◆ AIM ◆
Extract the first line through the line containing "the torus moulding." from the listing below, exactly as written.

[begin DATA LINES]

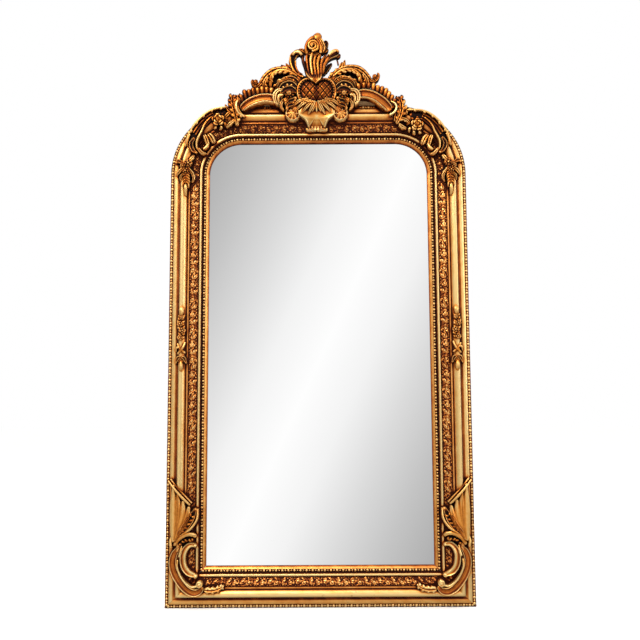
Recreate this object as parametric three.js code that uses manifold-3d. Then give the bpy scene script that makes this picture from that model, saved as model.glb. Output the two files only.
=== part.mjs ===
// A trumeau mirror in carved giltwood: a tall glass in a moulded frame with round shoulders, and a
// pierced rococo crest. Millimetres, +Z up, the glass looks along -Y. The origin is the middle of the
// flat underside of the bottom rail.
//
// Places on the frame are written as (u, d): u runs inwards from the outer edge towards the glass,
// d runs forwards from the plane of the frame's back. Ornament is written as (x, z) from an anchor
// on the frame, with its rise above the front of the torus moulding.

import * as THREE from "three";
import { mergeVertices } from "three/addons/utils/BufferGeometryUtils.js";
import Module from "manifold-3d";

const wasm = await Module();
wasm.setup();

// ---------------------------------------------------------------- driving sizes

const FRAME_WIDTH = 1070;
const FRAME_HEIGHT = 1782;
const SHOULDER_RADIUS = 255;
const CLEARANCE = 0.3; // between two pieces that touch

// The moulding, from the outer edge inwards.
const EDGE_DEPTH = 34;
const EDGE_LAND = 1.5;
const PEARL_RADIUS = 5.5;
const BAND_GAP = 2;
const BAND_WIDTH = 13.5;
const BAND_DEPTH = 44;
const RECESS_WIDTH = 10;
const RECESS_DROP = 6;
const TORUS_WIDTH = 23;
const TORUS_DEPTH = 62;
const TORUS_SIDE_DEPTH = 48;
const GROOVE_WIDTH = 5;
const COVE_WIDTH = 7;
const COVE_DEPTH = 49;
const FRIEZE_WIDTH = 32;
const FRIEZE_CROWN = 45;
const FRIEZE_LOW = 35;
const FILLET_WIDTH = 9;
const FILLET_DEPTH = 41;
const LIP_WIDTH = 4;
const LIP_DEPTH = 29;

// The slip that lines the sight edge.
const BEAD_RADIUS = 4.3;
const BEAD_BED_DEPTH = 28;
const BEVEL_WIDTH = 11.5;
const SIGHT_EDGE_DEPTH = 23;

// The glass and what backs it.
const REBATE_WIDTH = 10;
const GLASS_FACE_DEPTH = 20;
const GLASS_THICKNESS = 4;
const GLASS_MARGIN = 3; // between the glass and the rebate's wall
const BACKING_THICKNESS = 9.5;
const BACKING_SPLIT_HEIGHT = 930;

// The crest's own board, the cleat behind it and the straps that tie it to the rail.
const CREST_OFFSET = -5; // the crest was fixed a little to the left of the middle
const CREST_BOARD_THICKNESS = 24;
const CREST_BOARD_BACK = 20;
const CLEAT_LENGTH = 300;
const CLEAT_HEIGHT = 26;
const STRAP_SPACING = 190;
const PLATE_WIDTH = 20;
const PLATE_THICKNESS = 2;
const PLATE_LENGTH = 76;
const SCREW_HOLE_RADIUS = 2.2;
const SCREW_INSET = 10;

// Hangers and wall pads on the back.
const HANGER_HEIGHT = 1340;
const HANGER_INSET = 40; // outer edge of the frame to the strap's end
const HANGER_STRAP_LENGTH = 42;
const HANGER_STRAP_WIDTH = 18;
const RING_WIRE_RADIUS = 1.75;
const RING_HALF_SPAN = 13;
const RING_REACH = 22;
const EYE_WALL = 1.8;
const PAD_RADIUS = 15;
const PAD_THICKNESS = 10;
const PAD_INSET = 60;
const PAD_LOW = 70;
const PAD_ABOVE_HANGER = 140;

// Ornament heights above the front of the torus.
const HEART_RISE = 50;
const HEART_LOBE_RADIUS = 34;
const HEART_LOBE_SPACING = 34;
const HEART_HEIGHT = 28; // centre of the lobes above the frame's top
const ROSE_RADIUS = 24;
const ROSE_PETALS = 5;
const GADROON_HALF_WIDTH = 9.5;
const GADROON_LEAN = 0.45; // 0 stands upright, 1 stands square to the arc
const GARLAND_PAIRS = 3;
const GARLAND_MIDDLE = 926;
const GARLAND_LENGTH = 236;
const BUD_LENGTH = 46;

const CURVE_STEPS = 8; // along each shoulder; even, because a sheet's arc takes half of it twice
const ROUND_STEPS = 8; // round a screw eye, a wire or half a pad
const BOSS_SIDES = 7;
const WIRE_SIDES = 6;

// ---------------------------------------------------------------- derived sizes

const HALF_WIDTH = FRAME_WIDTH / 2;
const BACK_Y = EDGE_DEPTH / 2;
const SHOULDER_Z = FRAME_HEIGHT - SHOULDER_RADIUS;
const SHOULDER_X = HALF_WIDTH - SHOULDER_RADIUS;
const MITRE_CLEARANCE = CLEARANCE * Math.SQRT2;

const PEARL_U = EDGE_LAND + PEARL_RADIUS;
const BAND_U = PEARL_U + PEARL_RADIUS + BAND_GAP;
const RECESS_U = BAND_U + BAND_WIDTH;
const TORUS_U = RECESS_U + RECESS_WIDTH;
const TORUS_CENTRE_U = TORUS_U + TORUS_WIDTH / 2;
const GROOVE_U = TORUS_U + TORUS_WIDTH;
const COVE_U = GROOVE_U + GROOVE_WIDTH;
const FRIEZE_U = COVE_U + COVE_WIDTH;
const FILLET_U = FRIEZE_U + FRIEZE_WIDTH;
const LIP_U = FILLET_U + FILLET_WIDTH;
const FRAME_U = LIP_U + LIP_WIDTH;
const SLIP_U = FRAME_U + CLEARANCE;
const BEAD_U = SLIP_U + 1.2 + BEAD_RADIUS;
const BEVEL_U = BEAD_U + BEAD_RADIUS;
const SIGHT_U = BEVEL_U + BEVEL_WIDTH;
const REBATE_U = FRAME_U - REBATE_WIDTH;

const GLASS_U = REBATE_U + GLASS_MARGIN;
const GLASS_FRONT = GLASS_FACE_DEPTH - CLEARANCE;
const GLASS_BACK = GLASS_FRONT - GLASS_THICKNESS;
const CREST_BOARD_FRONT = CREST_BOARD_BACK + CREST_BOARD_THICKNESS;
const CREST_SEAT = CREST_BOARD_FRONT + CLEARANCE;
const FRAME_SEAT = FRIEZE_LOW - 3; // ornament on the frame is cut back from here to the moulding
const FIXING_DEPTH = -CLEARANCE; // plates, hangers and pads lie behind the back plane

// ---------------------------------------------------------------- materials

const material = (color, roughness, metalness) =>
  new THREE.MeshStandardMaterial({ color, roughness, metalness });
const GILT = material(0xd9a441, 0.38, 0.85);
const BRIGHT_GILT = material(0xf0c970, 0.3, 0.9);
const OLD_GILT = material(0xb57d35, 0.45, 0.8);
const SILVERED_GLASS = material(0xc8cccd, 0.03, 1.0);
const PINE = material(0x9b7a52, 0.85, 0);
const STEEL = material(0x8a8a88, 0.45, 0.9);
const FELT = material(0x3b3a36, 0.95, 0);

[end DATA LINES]

◆ WRITTEN RESPONSE ◆
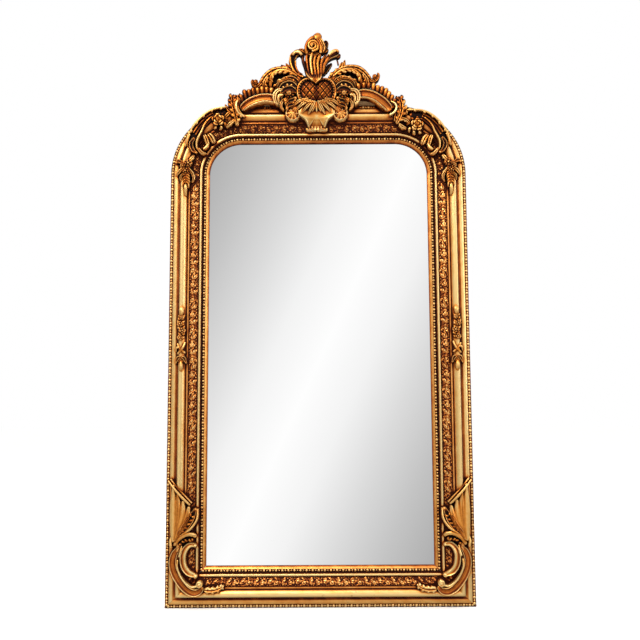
Recreate this object as parametric three.js code that uses manifold-3d. Then give the bpy scene script that makes this picture from that model, saved as model.glb. Output the two files only.
=== part.mjs ===
// A trumeau mirror in carved giltwood: a tall glass in a moulded frame with round shoulders, and a
// pierced rococo crest. Millimetres, +Z up, the glass looks along -Y. The origin is the middle of the
// flat underside of the bottom rail.
//
// Places on the frame are written as (u, d): u runs inwards from the outer edge towards the glass,
// d runs forwards from the plane of the frame's back. Ornament is written as (x, z) from an anchor
// on the frame, with its rise above the front of the torus moulding.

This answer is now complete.